Many years later, so probably with a completely different root cause, this blog post explains why attaching a tracer might fix hung system calls: https://ayende.com/blog/198849-C/production-postmortem-the-heisenbug-server?Key=1eeda567-02a8-4bbb-b90f-557523973233. It looks like running strace
(or any other tool that uses the ptrace
system call) can causing in "hung" system calls to return (with an exit code of EINTR
).
Quoting the ptrace man page:
Some system calls return with EINTR if a signal was sent to a
tracee, but delivery was suppressed by the tracer. (This is very
typical operation: it is usually done by debuggers on every
attach, in order to not introduce a bogus SIGSTOP). As of Linux
3.2.9, the following system calls are affected (this list is
likely incomplete): epoll_wait(2), and read(2) from an inotify(7)

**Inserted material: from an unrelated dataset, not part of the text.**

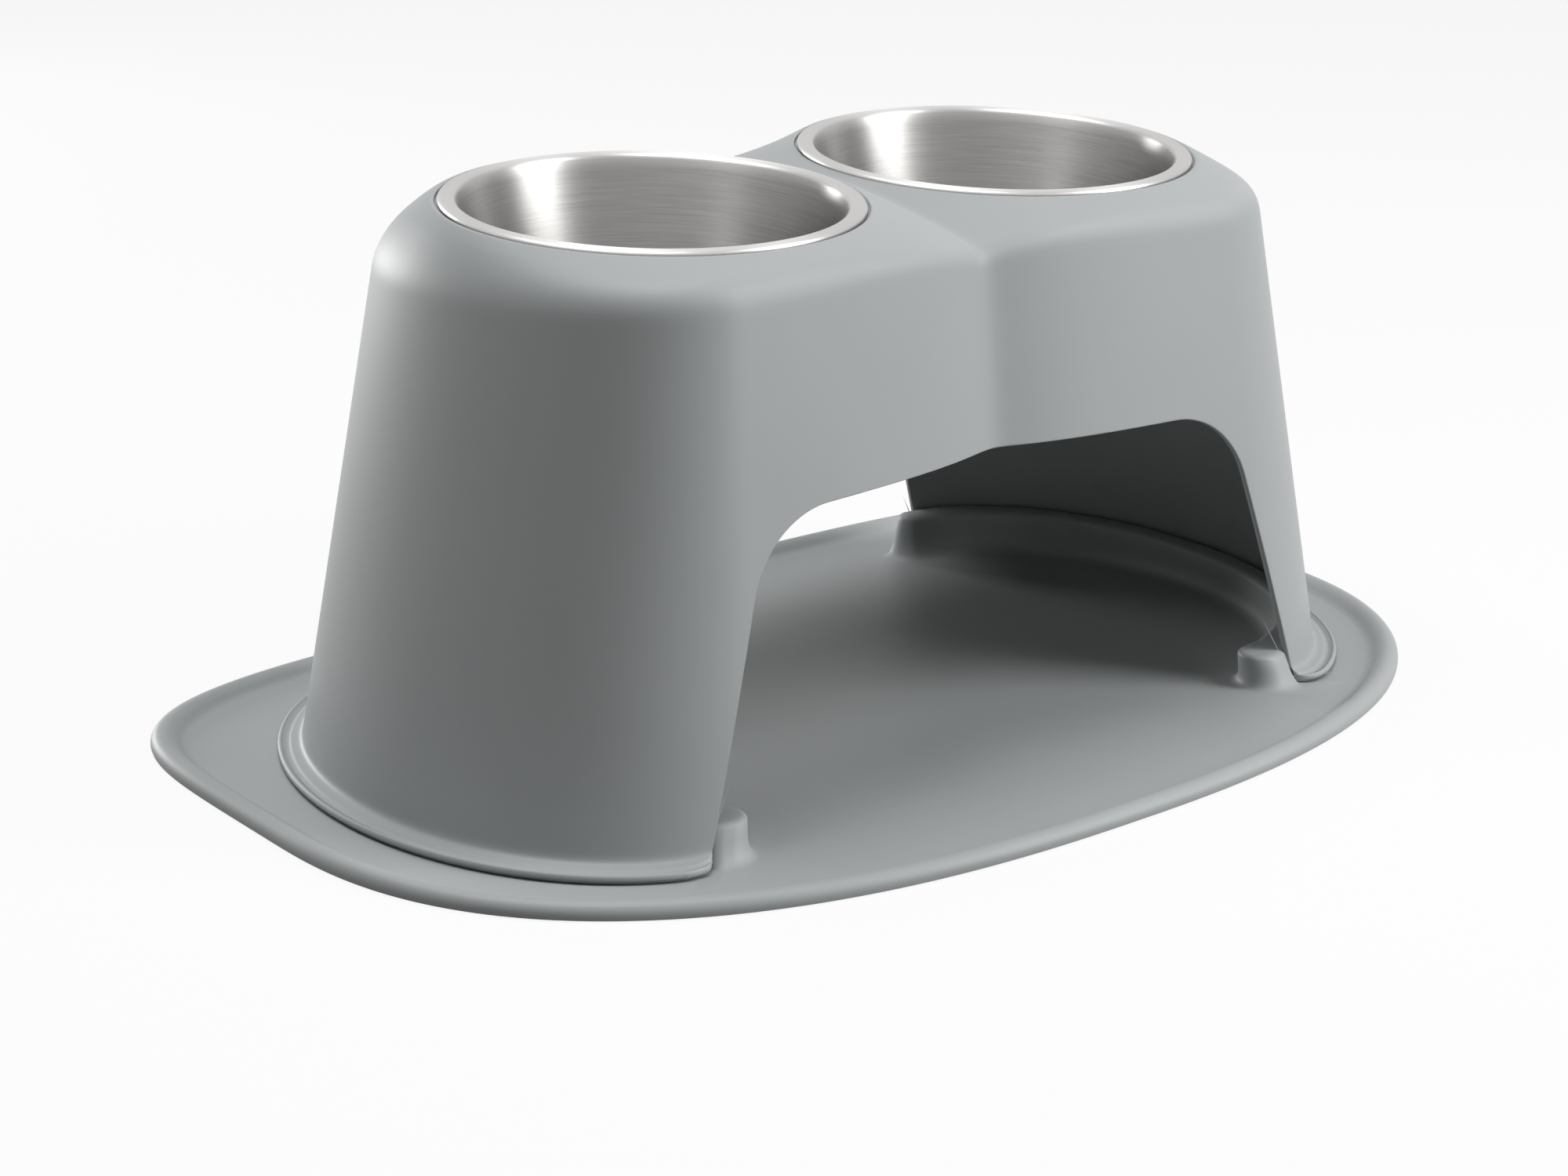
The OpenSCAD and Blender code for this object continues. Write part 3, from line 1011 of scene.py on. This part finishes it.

file descriptor. The usual symptom of this bug is that when you
attach to a quiescent process with the command
strace -p <process-ID>
then, instead of the usual and expected one-line output such as
restart_syscall(<... resuming interrupted call ...>_
or
select(6, [5], NULL, [5], NULL_
('_' denotes the cursor position), you observe more than one
line. For example:
clock_gettime(CLOCK_MONOTONIC, {15370, 690928118}) = 0
epoll_wait(4,_
What is not visible here is that the process was blocked in
epoll_wait(2) before strace(1) has attached to it. Attaching
caused epoll_wait(2) to return to user space with the error
EINTR. In this particular case, the program reacted to EINTR by
checking the current time, and then executing epoll_wait(2)
again. (Programs which do not expect such "stray" EINTR errors
may behave in an unintended way upon an strace(1) attach.)